God’s wrath at sin, and His judgment upon the world, must come first in order to cleanse the world. After this happens, then there can be the establishment of this kingdom. The prayers of the saints are coming now, and they precipitate the great trumpet and bowl judgments upon the earth. God hears and responds to the prayers of His people. Now that they are being brought before Him in great numbers, it means that the time of wrath is at hand.
But those prayers offered to God are only those from the people who have called out to Jesus. God does not, nor indeed can He, hear the prayers of those who are not Redeemed by Jesus. To say otherwise is to say that God does not need Jesus to mediate the prayers of the people. It is no different than saying that there are more paths to God than through Christ Jesus alone. It is heresy.
The makeup of the incense in the Old Testament said, “Whoever makes any like it, to smell it, he shall be cut off from his people” (Exodus 30:38). The implication is that only this incense (typical of Jesus as noted above) is acceptable to God.
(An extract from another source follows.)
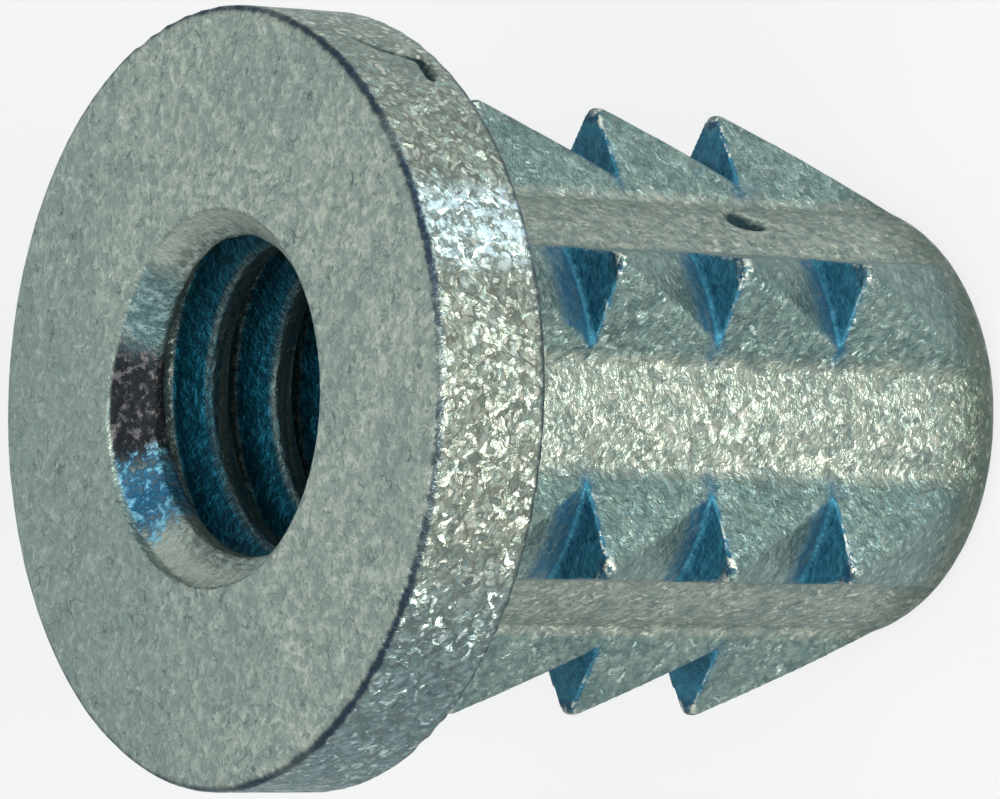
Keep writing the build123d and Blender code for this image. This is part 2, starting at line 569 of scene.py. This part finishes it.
def castLook(tree, place, crystals, values):
    flatFace = remap(tree, place["z"], 13.40, 13.58)
    onRim = times(tree, remap(tree, place["radius"], 5.6, 6.1), mathNode(tree, "SUBTRACT", 1.0, flatFace))
    tone, edgeWearHighlight, marks = crystals.outputs["Tone"], attributeValue(tree, "edgeWearAndHighlight"), attributeValue(tree, "marks")
    colour = mixColour(tree, remap(tree, tone, 0.15, 0.85), values["dull"], values["pale"])
    colour = mixColour(tree, remap(tree, flatFace, 0.0, 1.0, 0.25, 0.40), colour, values["body"])
    # painted shade: the face is a little darker on one side
    side = times(tree, facing(tree, place, values["faceShadeAngle"]), place["radius"])
    side = times(tree, remap(tree, side, -2.0, 7.0), flatFace)
    colour = mixColour(tree, times(tree, side, 0.75), colour, values["dull"])
    cloud = addNode(tree, "ShaderNodeTexNoise", {"Scale": 0.45, "Detail": 2.0, "Roughness": 0.55})
    join(tree, place["vector"], cloud.inputs["Vector"])
    colour = mixColour(tree, remap(tree, cloud.outputs[0], 0.35, 0.75, 0.0, 0.45), colour, values["dull"])
    lines = times(tree, crystals.outputs["Lines"], remap(tree, flatFace, 0.0, 1.0, 0.50, 0.45))
    colour = mixColour(tree, lines, colour, values["line"])
    offFace = remap(tree, flatFace, 0.0, 1.0, 0.42, 0.08)
    # painted glints: bright wandering lines, fewer on the rim and the flat face
    glintLineShare = mathNode(tree, "SUBTRACT", offFace, times(tree, onRim, 0.20))
    colour = mixColour(tree, times(tree, crystals.outputs["GlintLines"], glintLineShare), colour, values["wearAndGlint"])
    gaps = plus(tree, remap(tree, flatFace, 0.0, 1.0, 0.22, 0.06), times(tree, onRim, 0.40))
    colour = mixColour(tree, times(tree, crystals.outputs["Gaps"], gaps), colour, values["gap"])
    # painted glints: bright flecks, most on the rim
    flecks = times(tree, crystals.outputs["Flecks"], plus(tree, offFace, times(tree, onRim, 0.3)))
    colour = mixColour(tree, flecks, colour, values["wearAndGlint"])
    onBarbs = times(tree, remap(tree, place["radius"], 3.72, 3.90), remap(tree, place["z"], 11.45, 11.30))
    colour = mixColour(tree, onBarbs, colour, values["barbTone"], "MULTIPLY")
    # painted shade towards the insertion end
    colour = mixColour(tree, remap(tree, place["z"], 2.0, 0.4, 0.0, 1.0), colour, values["endShadeTone"], "MULTIPLY")
    # painted shade on one side of the rim
    low = times(tree, remap(tree, facing(tree, place, values["rimShadeAngle"]), 0.72, 0.98), onRim)
    colour = mixColour(tree, low, colour, values["rimShadeTone"], "MULTIPLY")
    # painted blue shade on the steep faces of the teeth, and a darker painted shade on the ramps just before them
    toothShadeMask = attributeValue(tree, "toothShade")
    toothShade = times(tree, toothShadeMask, remap(tree, tone, 0.0, 1.0, 1.1, 0.7), clamp=True)
    toothShadeColour = mixColour(tree, remap(tree, toothShadeMask, 0.80, 0.92), values["toothRampShade"], values["toothShade"])
    colour = mixColour(tree, times(tree, toothShade, 1.25, clamp=True), colour, toothShadeColour)
    # painted shade, deepest in the corners of the teeth
    cornerShade = times(tree, times(tree, attributeValue(tree, "hollow"), toothShade), 0.4)
    colour = mixColour(tree, cornerShade, colour, values["cornerShade"])
    # wear on the standing edges, partly painted highlight
    edgeWearHighlightShare = times(tree, remap(tree, edgeWearHighlight, 0.40, 0.95), remap(tree, tone, 0.44, 0.60))
    colour = mixColour(tree, times(tree, edgeWearHighlightShare, 0.75), colour, values["wearAndGlint"])
    # a painted highlight on the rim
    rimHighlight = times(tree, remap(tree, facing(tree, place, values["rimHighlightAngle"]), 0.990, 0.9995), onRim)
    rimHighlight = times(tree, rimHighlight, remap(tree, tone, 0.42, 0.60, 0.12, 0.80))
    colour = mixColour(tree, rimHighlight, colour, values["rimHighlight"])
    # painted shade: a dark, broken line round the edge of the flat face, and a thinner one under the flange
    outOfRim = mathNode(tree, "SUBTRACT", place["radius"], 6.30)
    offTop = mathNode(tree, "SUBTRACT", place["z"], 13.53)
    away = mathNode(tree, "SQRT", plus(tree, times(tree, outOfRim, outOfRim), times(tree, offTop, offTop)))
    edgeShadeLine = remap(tree, plus(tree, away, times(tree, tone, 0.05)), 0.13, 0.05)
    edgeShadeLine = times(tree, edgeShadeLine, remap(tree, cloud.outputs[0], 0.30, 0.55, 0.45, 0.95))
    under = mathNode(tree, "ABSOLUTE", mathNode(tree, "SUBTRACT", place["z"], 11.52))
    underLine = times(tree, remap(tree, under, 0.17, 0.07), remap(tree, place["radius"], 6.0, 6.2))
    edgeShadeLine = mathNode(tree, "MAXIMUM", edgeShadeLine, times(tree, underLine, 0.8))
    colour = mixColour(tree, edgeShadeLine, colour, values["edgeShadeLine"])
    # painted shade in the pit and the slit
    colour = mixColour(tree, marks, colour, values["pitShade"])
    rough = remap(tree, tone, 0.1, 0.9, 0.50, 0.35)
    rough = mathNode(tree, "SUBTRACT", rough, times(tree, crystals.outputs["Flecks"], 0.08))
    rough = plus(tree, rough, times(tree, crystals.outputs["Lines"], 0.15))
    # the places with painted shade on the teeth, in the pit and in the slit are also rougher and less metallic
    paintedShadeSpots = mathNode(tree, "MAXIMUM", toothShade, marks)
    rough = plus(tree, rough, times(tree, paintedShadeSpots, 0.25))
    metallic = mathNode(tree, "SUBTRACT", values["metallic"], times(tree, paintedShadeSpots, 0.40))
    tilt = remap(tree, flatFace, 0.0, 1.0, values["bodyTilt"], values["faceTilt"])
    tilt = plus(tree, tilt, times(tree, onRim, values["rimTilt"] - values["bodyTilt"]))
    return colour, rough, metallic, tilt


tappedValues = {
    "bright": fromSrgb(160, 174, 166),
    "brown": fromSrgb(104, 114, 108),
    "skyReflection": fromSrgb(66, 100, 108),
    "skyReflectionLight": fromSrgb(116, 146, 146),
    "blueReflection": fromSrgb(8, 84, 120),
    "blueReflectionLight": fromSrgb(120, 184, 206),
    "darkReflection": fromSrgb(22, 24, 32),
    "darkReflectionLight": fromSrgb(96, 92, 94),
    "skyReflectionAngle": 124.0,               # degrees from row 0 of the barbs
    "darkReflectionAngle": 155.0,
    "blueReflectionAngle": 186.0,
    "lip": fromSrgb(160, 170, 160),
    "deep": fromSrgb(13, 90, 112),
    "deeper": fromSrgb(6, 62, 78),
    "crest": fromSrgb(104, 116, 108),
    "edgeRadius": 3.17,              # the machined part ends here
    "edgeHeight": 13.56,
}


def tappedLook(tree, place, crystals, values):
    # the machined mouth and thread, with cutting lines round the hole
    stretched = addNode(tree, "ShaderNodeCombineXYZ")
    join(tree, times(tree, place["radius"], 9.0), stretched.inputs["X"])
    join(tree, times(tree, place["z"], 9.0), stretched.inputs["Y"])
    join(tree, times(tree, facing(tree, place, values["darkReflectionAngle"]), 2.0), stretched.inputs["Z"])
    streak = addNode(tree, "ShaderNodeTexNoise", {"Scale": 1.3, "Detail": 2.0, "Roughness": 0.6})
    join(tree, stretched.outputs[0], streak.inputs["Vector"])
    mottle = plus(tree, times(tree, streak.outputs[0], 0.5), times(tree, crystals.outputs["Tone"], 0.5))
    colour = mixColour(tree, remap(tree, mottle, 0.30, 0.70), values["brown"], values["bright"])
    ragged = plus(tree, times(tree, streak.outputs[0], 0.02), times(tree, crystals.outputs["Tone"], 0.06))
    # painted reflections in the machined mouth, in patches by direction round the hole
    reflectionPatches = None
    for key, low, high, most in (("skyReflection", 0.93, 1.02, 0.75), ("darkReflection", 0.930, 1.01, 0.97), ("blueReflection", 0.990, 1.040, 0.95)):
        patch = remap(tree, plus(tree, facing(tree, place, values[key + "Angle"]), ragged), low, high, 0.0, most)
        tinted = mixColour(tree, remap(tree, crystals.outputs["Tone"], 0.45, 0.95), values[key], values[key + "Light"])
        colour = mixColour(tree, patch, colour, tinted)
        reflectionPatches = patch if reflectionPatches is None else mathNode(tree, "MAXIMUM", reflectionPatches, patch)
    lip = times(tree, remap(tree, place["radius"], 2.65, 2.95), remap(tree, reflectionPatches, 0.0, 0.5, 0.9, 0.0))
    colour = mixColour(tree, times(tree, lip, remap(tree, place["z"], 12.8, 13.1)), colour, values["lip"])
    # the tapped hole turns deep teal further in: its own tint, darkened further as painted shade
    deep = mixColour(tree, remap(tree, mottle, 0.35, 0.65), values["deeper"], values["deep"])
    colour = mixColour(tree, remap(tree, place["z"], 12.72, 12.45, 0.0, 0.95), colour, deep)
    crest = times(tree, remap(tree, place["radius"], 2.70, 2.58), remap(tree, place["z"], 12.6, 12.3))
    crest = times(tree, crest, remap(tree, streak.outputs[0], 0.35, 0.65, 0.2, 0.8))
    colour = mixColour(tree, crest, colour, values["crest"])
    # wear on the edges of the mouth and thread, partly painted highlight
    wearAndGlint = remap(tree, attributeValue(tree, "edgeWearAndHighlight"), 0.60, 1.0)
    wearAndGlint = times(tree, wearAndGlint, remap(tree, place["z"], 12.3, 12.6, 0.1, 0.8))
    colour = mixColour(tree, wearAndGlint, colour, values["bright"])
    rough = remap(tree, mottle, 0.3, 0.7, 0.60, 0.42)
    inside = times(tree, remap(tree, place["radius"], values["edgeRadius"] + 0.02, values["edgeRadius"] - 0.03),
                      remap(tree, place["z"], values["edgeHeight"] + 0.02, values["edgeHeight"] - 0.03))
    inside = times(tree, inside, remap(tree, place["z"], 0.25, 0.45))
    return colour, rough, inside


def buildZinc(values, tappedValues):
    material = bpy.data.materials.new("castZinc")
    material.use_nodes = True
    tree = material.node_tree
    shader = tree.nodes["Principled BSDF"]
    shader.inputs["Specular Tint"].default_value = values["grazing"]
    place = polarPlace(tree)
    crystals = addNode(tree, "ShaderNodeGroup", node_tree=spangleGroup())
    join(tree, place["vector"], crystals.inputs["Vector"])
    colour, rough, metallic, tilt = castLook(tree, place, crystals, values)
    tappedColour, tappedRough, inside = tappedLook(tree, place, crystals, tappedValues)
    join(tree, mixColour(tree, inside, colour, tappedColour), shader.inputs["Base Color"])
    outside = mathNode(tree, "SUBTRACT", 1.0, inside)
    rough = plus(tree, times(tree, rough, outside), times(tree, tappedRough, inside))
    join(tree, rough, shader.inputs["Roughness"])
    join(tree, metallic, shader.inputs["Metallic"])
    bump = addNode(tree, "ShaderNodeBump", {"Strength": values["bump"], "Distance": 0.00005})
    join(tree, crystals.outputs["Height"], bump.inputs["Height"])
    lean = addNode(tree, "ShaderNodeVectorMath", operation="SCALE")
    join(tree, crystals.outputs["Lean"], lean.inputs[0])
    join(tree, times(tree, tilt, outside), lean.inputs["Scale"])
    leaning = addNode(tree, "ShaderNodeVectorMath", operation="ADD")
    join(tree, bump.outputs[0], leaning.inputs[0])
    join(tree, lean.outputs[0], leaning.inputs[1])
    unit = addNode(tree, "ShaderNodeVectorMath", operation="NORMALIZE")
    join(tree, leaning.outputs[0], unit.inputs[0])
    join(tree, unit.outputs[0], shader.inputs["Normal"])
    return material


castZinc = buildZinc(zincValues, tappedValues)
buildNut(nutValues, castZinc)
print("nut built")


stageValues = {
    "floorSize": 1.2,
    "floorColour": (0.88, 0.88, 0.88, 1),
    "floorGlow": 0.78,               # share of plain white that the camera and the metal see on the floor
    "worldColour": fromSrgb(150, 172, 180),
    "worldStrength": 0.35,
    "lamps": {
        # name: direction (azimuth, elevation) in degrees, distance, size, power in watts, colour
        "keyLamp": ((-28, 8), 0.45, 0.12, 3.0, (1.0, 0.975, 0.88)),
        "windowLamp": ((26, 4), 0.45, 0.05, 0.35, (0.50, 0.82, 1.0)),
        "backLamp": ((150, 38), 0.45, 0.30, 0.27, (0.96, 1.0, 0.98)),
        "frontLamp": ((-35, 60), 0.45, 0.25, 0.8, (0.95, 0.99, 1.0)),
    },
}


def seesBackground(tree):
    # 1 for rays that come from the camera or off a mirror-like surface
    path = addNode(tree, "ShaderNodeLightPath")
    seen = mathNode(tree, "ADD", path.outputs["Is Camera Ray"], path.outputs["Is Glossy Ray"], clamp=True)
    return mathNode(tree, "ADD", seen, path.outputs["Is Transmission Ray"], clamp=True)


def buildStage(values):
    half = values["floorSize"] / 2
    mesh = bpy.data.meshes.new("floor")
    mesh.from_pydata([(-half, -half, 0), (half, -half, 0), (half, half, 0), (-half, half, 0)], [], [(0, 1, 2, 3)])
    floor = bpy.data.objects.new("floor", mesh)
    bpy.context.collection.objects.link(floor)
    material = bpy.data.materials.new("paleFloor")
    material.use_nodes = True
    tree = material.node_tree
    shader = tree.nodes["Principled BSDF"]
    shader.inputs["Base Color"].default_value = values["floorColour"]
    shader.inputs["Roughness"].default_value = 0.9
    shader.inputs["Specular IOR Level"].default_value = 0.1
    glow = addNode(tree, "ShaderNodeEmission", {"Strength": 1.0})
    blend = addNode(tree, "ShaderNodeMixShader")
    join(tree, times(tree, seesBackground(tree), values["floorGlow"]), blend.inputs[0])
    join(tree, shader.outputs[0], blend.inputs[1])
    join(tree, glow.outputs[0], blend.inputs[2])
    join(tree, blend.outputs[0], tree.nodes["Material Output"].inputs["Surface"])
    mesh.materials.append(material)

    world = bpy.data.worlds.new("softRoom")
    world.use_nodes = True
    bpy.context.scene.world = world
    tree = world.node_tree
    room = tree.nodes["Background"]
    room.inputs["Color"].default_value = values["worldColour"]
    room.inputs["Strength"].default_value = values["worldStrength"]
    white = addNode(tree, "ShaderNodeBackground", {"Strength": 1.0})
    blend = addNode(tree, "ShaderNodeMixShader")
    join(tree, seesBackground(tree), blend.inputs[0])
    join(tree, room.outputs[0], blend.inputs[1])
    join(tree, white.outputs[0], blend.inputs[2])
    join(tree, blend.outputs[0], tree.nodes["World Output"].inputs["Surface"])

    for name, ((turn, rise), distance, size, power, colour) in values["lamps"].items():
        data = bpy.data.lights.new(name, "AREA")
        data.shape, data.size, data.energy, data.color = "SQUARE", size, power, colour
        lamp = bpy.data.objects.new(name, data)
        turn, rise = radians(turn), radians(rise)
        direction = Vector((cos(turn) * cos(rise), sin(turn) * cos(rise), sin(rise)))
        lamp.location = Vector((0, 0, 0.006)) + direction * distance
        lamp.rotation_euler = direction.to_track_quat("Z", "Y").to_euler()
        bpy.context.collection.objects.link(lamp)
    bpy.context.scene.view_settings.view_transform = "Standard"


buildStage(stageValues)
print("stage lit")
Any other incense (meaning prayer apart from Christ) is abominable to Him.
The typology clearly reveals that believers are never to pray to God with people from other religions, or from false cults. To do so is to acknowledge that their prayers are just as acceptable to God as are those of true believers. Such can never be implied. Be sure to never mix the holy with the profane. There is one Mediator, and God only accepts the prayers of those who belong to that Mediator. He alone is the access point between God and man. He alone is our High Priest. He alone is JESUS!
Lord God, it is incredible to imagine that the prayers of ages and ages of saints reach even to Your throne. And yet, because of Jesus, our prayers are brought before You. He is our great High Priest who comes to You with them. Yes, our Father in heaven, thank You for Jesus who brings us near to You in prayer. Amen.